An undeniable fact about equities is that it always remains in a long-term uptrend. In the last ten years, the S&P 500 Index has delivered total returns at a CAGR of 12.75%. Even if we extend the time horizon, the markets have rewarded investors. The key is good stock selection and the patience to hold. This column discusses seven blue-chip stocks that have underperformed in the recent past but have the potential to surge higher in the long term.

This is a good time to look at subdued blue-chip stocks with the index trading near all-time highs. If there is a correction, undervalued blue-chip stocks are unlikely to be significantly impacted. On the other hand, positive business developments will ensure that the upside potential is significant in the coming years.

Let’s therefore discuss the fundamental reasons to be bullish on these blue-chip ideas. If difficult to talk about targets, but I can say with some conviction that a portfolio of these stocks can beat index returns in the next five years.

Chevron Corporation (CVX)

Source: LesPalenik / Shutterstock.com

Chevron Corporation (NYSE:CVX) stock has been sideways in the last 12 months. The key reason is macroeconomic headwinds impacting energy prices. I see this sideways move as a good buying opportunity with the blue-chip stock having strong fundamentals and steady growth visibility.

From a fundamental perspective, Chevron has an investment-grade balance sheet.
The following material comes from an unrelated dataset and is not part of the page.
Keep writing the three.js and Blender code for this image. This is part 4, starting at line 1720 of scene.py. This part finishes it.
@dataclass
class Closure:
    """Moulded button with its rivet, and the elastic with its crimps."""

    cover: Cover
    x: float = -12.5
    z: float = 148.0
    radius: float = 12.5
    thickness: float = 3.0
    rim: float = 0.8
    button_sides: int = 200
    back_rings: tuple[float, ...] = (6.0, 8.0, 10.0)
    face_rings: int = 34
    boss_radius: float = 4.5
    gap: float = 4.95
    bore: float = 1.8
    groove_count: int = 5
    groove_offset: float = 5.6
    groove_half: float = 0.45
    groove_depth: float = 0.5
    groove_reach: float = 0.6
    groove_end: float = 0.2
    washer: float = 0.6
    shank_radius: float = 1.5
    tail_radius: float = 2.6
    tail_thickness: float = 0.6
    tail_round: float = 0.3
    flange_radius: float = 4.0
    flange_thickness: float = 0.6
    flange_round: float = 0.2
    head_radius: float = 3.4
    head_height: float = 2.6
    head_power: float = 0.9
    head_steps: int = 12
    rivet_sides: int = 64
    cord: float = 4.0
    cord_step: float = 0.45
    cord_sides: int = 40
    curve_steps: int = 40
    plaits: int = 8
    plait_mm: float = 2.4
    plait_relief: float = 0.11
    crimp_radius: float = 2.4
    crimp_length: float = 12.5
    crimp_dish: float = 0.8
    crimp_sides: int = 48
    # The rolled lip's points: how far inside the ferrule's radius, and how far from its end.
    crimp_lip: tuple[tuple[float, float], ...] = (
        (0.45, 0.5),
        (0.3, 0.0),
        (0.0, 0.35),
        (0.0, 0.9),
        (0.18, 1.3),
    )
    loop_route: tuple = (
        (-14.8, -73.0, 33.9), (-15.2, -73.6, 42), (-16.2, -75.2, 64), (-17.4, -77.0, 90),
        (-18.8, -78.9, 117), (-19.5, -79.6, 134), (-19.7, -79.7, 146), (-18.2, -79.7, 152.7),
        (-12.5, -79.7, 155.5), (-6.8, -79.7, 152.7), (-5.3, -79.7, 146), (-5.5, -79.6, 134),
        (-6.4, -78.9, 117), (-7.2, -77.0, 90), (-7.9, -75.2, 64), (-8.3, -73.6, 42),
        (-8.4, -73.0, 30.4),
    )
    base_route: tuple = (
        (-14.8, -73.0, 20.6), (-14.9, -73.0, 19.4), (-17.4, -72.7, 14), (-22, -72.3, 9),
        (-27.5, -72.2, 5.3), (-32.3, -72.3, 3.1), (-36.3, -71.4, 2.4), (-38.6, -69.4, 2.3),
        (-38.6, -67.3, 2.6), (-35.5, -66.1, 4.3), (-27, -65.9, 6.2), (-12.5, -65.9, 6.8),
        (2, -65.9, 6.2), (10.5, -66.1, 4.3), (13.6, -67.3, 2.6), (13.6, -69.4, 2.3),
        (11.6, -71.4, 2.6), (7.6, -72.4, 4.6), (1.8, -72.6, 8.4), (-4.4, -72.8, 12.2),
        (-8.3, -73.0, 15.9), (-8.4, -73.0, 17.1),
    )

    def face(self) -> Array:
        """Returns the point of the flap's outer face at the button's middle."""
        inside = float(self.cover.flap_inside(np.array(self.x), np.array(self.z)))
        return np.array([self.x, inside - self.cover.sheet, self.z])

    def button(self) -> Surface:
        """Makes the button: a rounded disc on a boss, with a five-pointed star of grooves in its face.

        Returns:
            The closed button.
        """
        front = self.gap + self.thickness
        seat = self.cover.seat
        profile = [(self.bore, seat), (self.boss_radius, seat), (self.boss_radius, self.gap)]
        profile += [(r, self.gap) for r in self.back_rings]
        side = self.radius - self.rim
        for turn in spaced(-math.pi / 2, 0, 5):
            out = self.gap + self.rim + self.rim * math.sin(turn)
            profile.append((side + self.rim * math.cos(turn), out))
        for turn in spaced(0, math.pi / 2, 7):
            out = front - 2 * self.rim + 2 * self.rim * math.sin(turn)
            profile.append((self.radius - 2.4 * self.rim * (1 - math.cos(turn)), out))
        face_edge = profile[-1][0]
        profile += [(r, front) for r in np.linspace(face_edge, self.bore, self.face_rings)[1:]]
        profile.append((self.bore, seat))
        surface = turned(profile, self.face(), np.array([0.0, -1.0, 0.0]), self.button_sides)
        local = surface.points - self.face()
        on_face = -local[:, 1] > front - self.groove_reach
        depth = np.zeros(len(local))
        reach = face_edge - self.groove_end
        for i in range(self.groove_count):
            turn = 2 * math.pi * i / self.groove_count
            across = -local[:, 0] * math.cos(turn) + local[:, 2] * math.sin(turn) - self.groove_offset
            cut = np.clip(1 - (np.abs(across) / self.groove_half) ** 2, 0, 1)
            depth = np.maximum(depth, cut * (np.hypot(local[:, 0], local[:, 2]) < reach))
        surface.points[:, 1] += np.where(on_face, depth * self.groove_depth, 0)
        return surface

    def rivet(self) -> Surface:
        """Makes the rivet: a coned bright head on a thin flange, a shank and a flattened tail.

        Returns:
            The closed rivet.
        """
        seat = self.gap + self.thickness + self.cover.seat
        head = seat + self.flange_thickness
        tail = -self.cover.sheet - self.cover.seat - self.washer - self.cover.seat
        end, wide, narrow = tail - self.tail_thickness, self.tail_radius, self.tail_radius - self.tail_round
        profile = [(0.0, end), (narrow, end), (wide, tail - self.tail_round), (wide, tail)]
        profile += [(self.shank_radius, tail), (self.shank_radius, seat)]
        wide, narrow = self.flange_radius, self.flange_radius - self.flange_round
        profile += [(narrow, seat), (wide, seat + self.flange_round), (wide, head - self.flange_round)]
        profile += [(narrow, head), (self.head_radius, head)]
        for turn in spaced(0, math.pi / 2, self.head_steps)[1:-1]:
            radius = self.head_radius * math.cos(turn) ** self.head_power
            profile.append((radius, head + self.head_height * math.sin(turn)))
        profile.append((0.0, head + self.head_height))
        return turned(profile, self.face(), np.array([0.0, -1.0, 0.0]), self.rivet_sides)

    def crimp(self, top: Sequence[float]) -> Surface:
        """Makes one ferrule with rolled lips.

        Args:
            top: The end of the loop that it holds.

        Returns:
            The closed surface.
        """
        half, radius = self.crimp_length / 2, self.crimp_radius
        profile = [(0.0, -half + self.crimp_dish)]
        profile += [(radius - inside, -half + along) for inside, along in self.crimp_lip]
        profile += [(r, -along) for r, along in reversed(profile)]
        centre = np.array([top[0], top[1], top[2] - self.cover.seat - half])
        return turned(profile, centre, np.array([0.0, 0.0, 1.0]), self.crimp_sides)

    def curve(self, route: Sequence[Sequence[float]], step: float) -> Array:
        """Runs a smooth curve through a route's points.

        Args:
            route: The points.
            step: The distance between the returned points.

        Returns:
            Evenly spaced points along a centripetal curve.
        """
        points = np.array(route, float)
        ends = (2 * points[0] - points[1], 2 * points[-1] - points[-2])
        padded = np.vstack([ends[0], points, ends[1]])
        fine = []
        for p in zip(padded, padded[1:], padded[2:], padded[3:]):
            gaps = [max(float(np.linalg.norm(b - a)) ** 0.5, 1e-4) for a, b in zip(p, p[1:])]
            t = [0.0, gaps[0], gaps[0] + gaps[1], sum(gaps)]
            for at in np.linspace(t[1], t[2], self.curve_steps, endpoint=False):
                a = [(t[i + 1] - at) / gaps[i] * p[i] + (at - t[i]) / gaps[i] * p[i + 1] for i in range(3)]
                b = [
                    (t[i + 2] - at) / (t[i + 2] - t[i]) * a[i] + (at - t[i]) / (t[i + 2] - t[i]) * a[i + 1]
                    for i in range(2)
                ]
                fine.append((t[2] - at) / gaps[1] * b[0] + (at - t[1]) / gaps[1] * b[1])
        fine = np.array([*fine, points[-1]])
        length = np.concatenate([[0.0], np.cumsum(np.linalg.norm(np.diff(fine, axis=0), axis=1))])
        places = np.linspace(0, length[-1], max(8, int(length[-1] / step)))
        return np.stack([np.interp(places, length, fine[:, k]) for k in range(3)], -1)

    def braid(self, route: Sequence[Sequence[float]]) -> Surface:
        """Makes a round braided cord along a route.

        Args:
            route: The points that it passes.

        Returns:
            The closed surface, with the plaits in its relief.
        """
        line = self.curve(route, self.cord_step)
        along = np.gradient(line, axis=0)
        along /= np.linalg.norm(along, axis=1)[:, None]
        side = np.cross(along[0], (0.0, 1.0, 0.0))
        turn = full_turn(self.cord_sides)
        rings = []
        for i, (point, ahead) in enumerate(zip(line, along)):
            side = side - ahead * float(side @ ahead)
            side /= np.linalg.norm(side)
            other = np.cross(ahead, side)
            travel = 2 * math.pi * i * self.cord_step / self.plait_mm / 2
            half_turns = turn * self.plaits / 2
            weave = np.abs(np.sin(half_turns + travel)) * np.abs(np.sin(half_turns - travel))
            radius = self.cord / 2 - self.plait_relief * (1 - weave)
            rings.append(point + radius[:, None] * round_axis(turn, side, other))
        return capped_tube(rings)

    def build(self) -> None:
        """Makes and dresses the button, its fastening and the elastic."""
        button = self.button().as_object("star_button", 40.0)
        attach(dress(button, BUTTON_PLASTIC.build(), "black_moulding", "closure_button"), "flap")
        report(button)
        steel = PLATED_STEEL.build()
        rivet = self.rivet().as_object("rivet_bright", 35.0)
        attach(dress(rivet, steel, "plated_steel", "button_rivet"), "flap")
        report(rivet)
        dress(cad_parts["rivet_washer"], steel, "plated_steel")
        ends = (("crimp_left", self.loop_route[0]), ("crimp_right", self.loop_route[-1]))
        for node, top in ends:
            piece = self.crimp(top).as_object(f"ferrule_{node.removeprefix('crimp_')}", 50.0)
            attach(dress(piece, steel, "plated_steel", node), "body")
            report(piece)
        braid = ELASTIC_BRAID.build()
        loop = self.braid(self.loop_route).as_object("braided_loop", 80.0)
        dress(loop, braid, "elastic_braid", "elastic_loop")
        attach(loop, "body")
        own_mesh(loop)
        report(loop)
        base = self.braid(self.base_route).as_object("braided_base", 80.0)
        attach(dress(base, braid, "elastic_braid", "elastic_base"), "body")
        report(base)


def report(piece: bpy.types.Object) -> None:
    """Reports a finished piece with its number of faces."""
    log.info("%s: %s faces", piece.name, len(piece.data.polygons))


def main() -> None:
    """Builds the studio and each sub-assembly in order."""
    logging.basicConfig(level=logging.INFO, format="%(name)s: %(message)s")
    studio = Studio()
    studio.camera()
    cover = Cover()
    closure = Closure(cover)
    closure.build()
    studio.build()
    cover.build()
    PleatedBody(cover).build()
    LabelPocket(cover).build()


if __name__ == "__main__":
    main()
As of the first quarter of 2024, the energy company reported a net debt ratio of 8.8%. Further, for 2023, Chevron reported operating cash flow of $35.6 billion. If oil trends are higher on expansionary monetary policies, annual OCF is likely to be more than $40 billion.

This positions Chevron to make aggressive capital investments. It’s worth noting that in the last ten years, the average reserve replacement has been over 100%. Once the acquisition of Hess Corporation (NYSE:HES) is closed, production growth and cash flow upside are also on the cards. At the same time, there is likely to be sustained value creation through dividends and share repurchases.

Lockheed Martin (LMT)

Source: ranchorunner / Shutterstock.com

After remaining subdued for an extended period, Lockheed Martin’s (NYSE:LMT) stock has trended higher by almost 15% in the last month. At a forward P/E of 19.9x, the defense major remains attractive and offers a dividend yield of 2.39%.
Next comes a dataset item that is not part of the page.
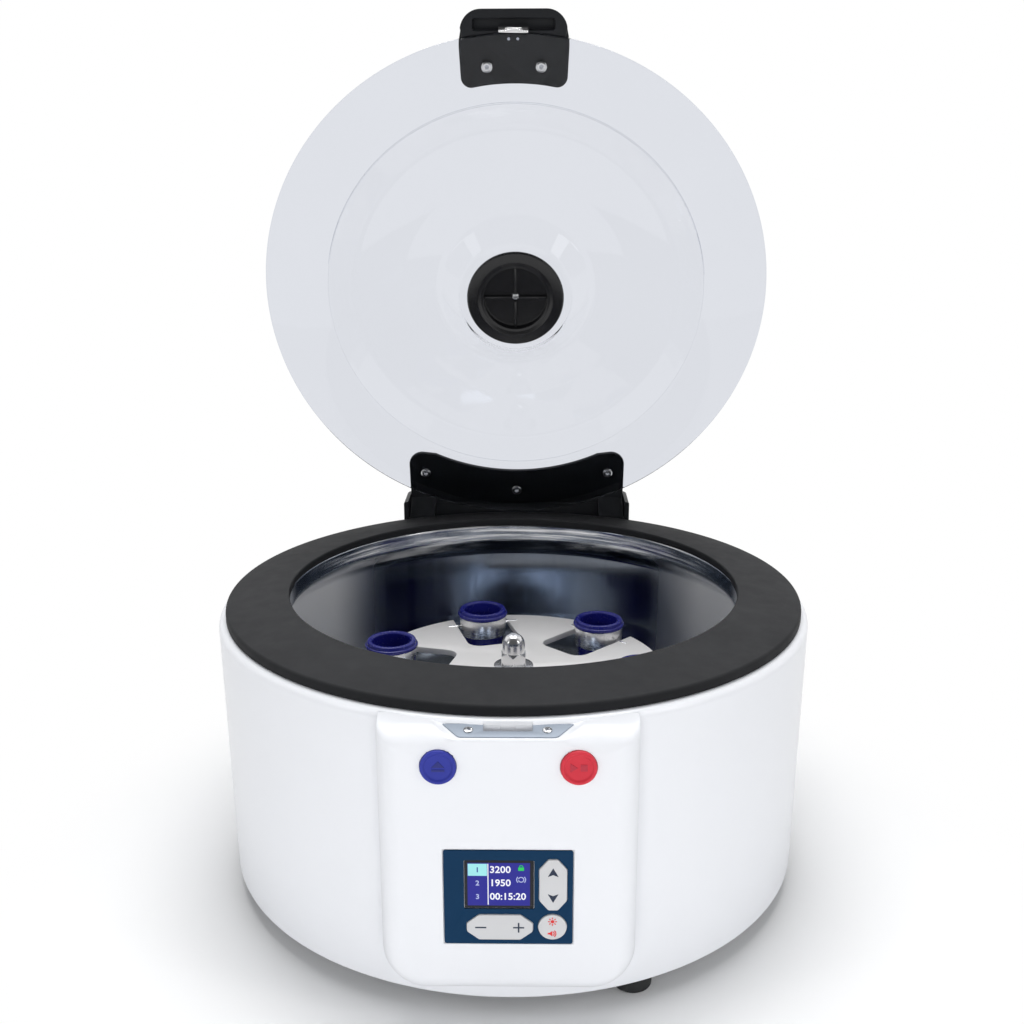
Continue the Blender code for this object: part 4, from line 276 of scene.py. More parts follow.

The first point to note is that with rising geopolitical tensions globally, industry tailwinds are likely to remain positive. It’s also worth noting that the company ended the second quarter (Q2) of 2024 with an order backlog of $158 billion. As the backlog swells, revenue growth acceleration is on the cards.
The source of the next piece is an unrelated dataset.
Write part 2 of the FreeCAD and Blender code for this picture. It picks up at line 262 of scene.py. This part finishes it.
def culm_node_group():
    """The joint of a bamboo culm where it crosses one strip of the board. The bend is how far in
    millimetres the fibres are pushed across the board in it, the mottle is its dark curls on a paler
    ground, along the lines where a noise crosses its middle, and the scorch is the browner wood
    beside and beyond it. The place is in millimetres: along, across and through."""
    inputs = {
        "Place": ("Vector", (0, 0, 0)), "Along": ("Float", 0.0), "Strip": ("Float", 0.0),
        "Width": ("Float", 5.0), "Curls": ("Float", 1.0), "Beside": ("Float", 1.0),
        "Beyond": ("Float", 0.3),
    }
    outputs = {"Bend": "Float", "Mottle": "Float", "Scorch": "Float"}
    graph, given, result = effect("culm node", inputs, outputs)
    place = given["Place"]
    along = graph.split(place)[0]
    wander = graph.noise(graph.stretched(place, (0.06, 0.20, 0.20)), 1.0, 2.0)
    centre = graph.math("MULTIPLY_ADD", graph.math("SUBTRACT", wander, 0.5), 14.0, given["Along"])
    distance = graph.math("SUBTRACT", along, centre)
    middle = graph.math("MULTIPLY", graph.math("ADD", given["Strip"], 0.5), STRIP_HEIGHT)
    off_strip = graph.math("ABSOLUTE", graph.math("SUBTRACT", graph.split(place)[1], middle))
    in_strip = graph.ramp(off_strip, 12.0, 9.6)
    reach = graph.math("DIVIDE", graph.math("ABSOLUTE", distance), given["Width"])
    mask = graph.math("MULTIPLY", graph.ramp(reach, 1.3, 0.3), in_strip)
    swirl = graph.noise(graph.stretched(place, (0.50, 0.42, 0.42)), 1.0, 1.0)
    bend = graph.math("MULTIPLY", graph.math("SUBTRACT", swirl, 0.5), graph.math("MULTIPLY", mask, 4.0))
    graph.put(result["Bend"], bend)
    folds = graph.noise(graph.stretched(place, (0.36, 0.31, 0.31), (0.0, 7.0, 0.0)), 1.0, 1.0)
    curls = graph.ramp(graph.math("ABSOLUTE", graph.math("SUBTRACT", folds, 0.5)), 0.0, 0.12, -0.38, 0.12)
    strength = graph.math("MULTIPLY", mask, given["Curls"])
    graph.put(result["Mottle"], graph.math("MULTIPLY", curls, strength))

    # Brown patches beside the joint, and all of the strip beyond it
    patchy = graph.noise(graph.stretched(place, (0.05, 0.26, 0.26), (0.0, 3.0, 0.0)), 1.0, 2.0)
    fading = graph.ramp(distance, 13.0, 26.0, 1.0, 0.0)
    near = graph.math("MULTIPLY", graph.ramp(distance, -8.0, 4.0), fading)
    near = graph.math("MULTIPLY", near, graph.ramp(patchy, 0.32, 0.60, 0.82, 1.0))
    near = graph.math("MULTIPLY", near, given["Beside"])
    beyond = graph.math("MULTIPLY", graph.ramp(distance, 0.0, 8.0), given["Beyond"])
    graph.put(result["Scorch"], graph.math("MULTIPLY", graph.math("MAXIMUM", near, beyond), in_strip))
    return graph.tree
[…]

For Q2 2024, Lockheed reported year-on-year sales growth of 9% to $18.1 billion. The company also increased its sales and EPS guidance for the year. Further, free cash flow for 2024 is likely at $6.2 billion. This provides ample flexibility to invest in dividends and share repurchases.

Another growth trigger for Lockheed is investment in next-generation defense technology. This includes areas of hypersonic, and next-generation space capabilities, among others. With high financial flexibility, investment in innovation is likely to be robust.

Pfizer (PFE)

Source: Manuel Esteban / Shutterstock.com

Pfizer (NYSE:PFE) stock was on a sharp downtrend and touched 52-week lows of $25.2 in April. However, PFE stock has made a strong comeback from oversold levels and currently trades at $31. At a forward P/E of 12.9x, the biotech stock remains attractive and offers a dividend yield of 5.47%. I therefore expect the positive momentum to sustain.

Pfizer recently reported strong Q2 2024 results. Revenue increased by 3% on a year-on-year basis to $13.3 billion. The company also revised its annual revenue guidance upwards to $61 billion (mid-range).

An important point to note is that Pfizer has an attractive product pipeline of 113 candidates as of July. This includes 33 and 27 candidates in the third and second phases respectively. In the next few years, the pipeline will provide growth visibility.

I must add that in December 2023, Pfizer completed the acquisition of Seagen. This positions Pfizer among the leading oncology companies and will contribute to growth acceleration.

Rio Tinto (RIO)

Source: Rob Bayer / Shutterstock.com

Rio Tinto (NYSE:RIO) is possibly among the best industrial commodity stocks to buy. At a forward P/E of 8.9x, RIO stock looks undervalued and offers a healthy dividend yield of 6.72%. With expansionary monetary policies on the cards, I expect a rally for industrial commodities and Rio is positioned to benefit.

It’s worth noting that Rio has continued to report healthy numbers. For the first half of 2024, the commodity company reported EBITDA and operating cash flow of $12.1 billion and $7.1 billion respectively. Further, with a strong balance sheet, Rio is positioned to make aggressive investments. Between 2024 and 2026, the company plans to make annual investments of $7 billion.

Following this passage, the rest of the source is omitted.